By Alex Konrad, contributor
Carbonite, the popular provider of online data backup services, decided to jump into a volatile market to list yesterday and open trading today. It decided to forge ahead even after having to lower its proposed IPO by more than a quarter in size, as my Fortune colleague Dan Primack noted yesterday. The unlikely move seems to have payed off -- for now.
In what appears like an alternating day pattern of returns for the market this week, Carbonite’s (CARB) stock stayed in the green this morning. It is now hovering around $12 for a return of about 20% off its list price of $10. The four most recent IPOs, meanwhile, were all trading at or below their original listing value: Sandridge Permian Trust (PER) was about even; American Capital Mortgage (MTGE) was less than a dollar below; C&J Energy Services (CJES) was about $3 under, and Horizon Pharma (HZNP) was also less than a dollar below its $9 listing.
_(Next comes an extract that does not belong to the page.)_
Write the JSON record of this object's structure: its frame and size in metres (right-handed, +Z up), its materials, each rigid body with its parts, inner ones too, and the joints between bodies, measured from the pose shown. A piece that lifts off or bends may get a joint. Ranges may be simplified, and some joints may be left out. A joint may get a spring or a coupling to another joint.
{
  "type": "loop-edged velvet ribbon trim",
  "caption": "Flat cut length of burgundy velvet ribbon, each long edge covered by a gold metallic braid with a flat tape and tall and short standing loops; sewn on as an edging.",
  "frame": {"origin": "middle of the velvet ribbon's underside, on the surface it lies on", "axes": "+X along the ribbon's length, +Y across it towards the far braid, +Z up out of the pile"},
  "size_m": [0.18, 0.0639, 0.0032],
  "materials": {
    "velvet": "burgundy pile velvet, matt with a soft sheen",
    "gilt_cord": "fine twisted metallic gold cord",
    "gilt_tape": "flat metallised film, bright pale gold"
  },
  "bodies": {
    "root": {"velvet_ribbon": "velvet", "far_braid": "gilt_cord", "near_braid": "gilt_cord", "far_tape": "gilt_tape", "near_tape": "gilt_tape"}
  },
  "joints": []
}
This week had originally held the potential to be a milestone for IPOs since the recession began, as I wrote Monday. Standard & Poor's downgrade of U.S. debt took care of that prospect. And as late as six hours before the listing, CEO David Friend didn’t know if the company would have the buyers to go through today, according to comments he made on a media conference call this afternoon.
“When we started the road show, all hell broke loose,” Friend said. “People who were sympathetic to our story were still sitting in our meetings staring at their Blackberries with grimaces on their faces.” By lowering its offering price, the company took in less money than it had initially hoped -– a trend for all three of the IPO survivors of the last two weeks. (Sandridge Permian sold below its proposed price range. American Capital Mortgage, meanwhile, sold less than half the number of shares it had planned.) Friend admitted that the company had considered a possible September IPO and the better returns it could offer.
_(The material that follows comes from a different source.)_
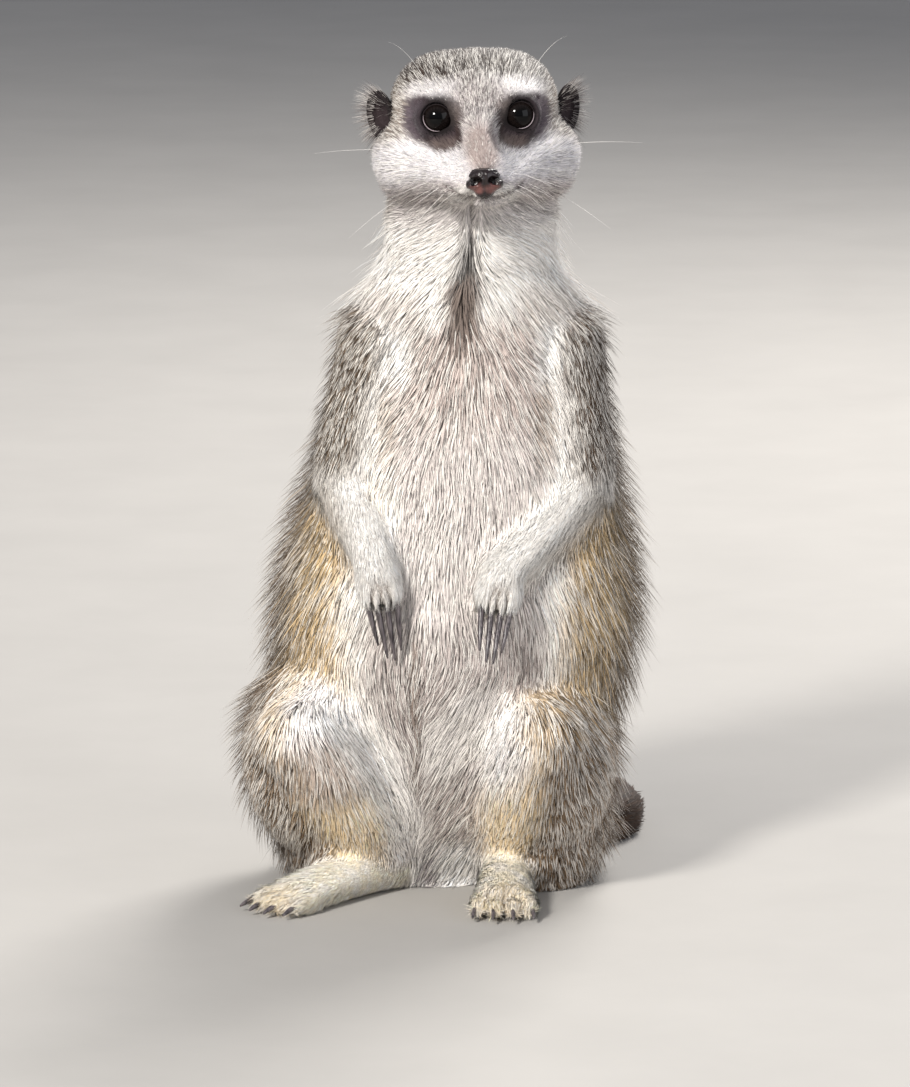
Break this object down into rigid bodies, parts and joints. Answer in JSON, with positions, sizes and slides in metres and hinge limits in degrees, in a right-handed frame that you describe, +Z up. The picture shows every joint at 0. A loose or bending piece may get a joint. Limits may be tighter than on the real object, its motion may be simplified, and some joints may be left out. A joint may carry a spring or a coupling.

So why not wait until the market settled down? Friend said that the company viewed the market after Labor Day potentially just as volatile. Sticking to a position focused on the long term, he said he only worries about where the stock sits a year or two from now. Carbonite also wanted to go ahead now, picking up cash for “strategic acquisitions” that may lie ahead.
Considering its bumpy road show period narrow escape from the IPO demises all around, the company founded by two Star Wars fans might have had a bit of The Force with it. But Carbonite will have to hope that in future weeks, it doesn’t look back at a 20% return and wish it had lasted.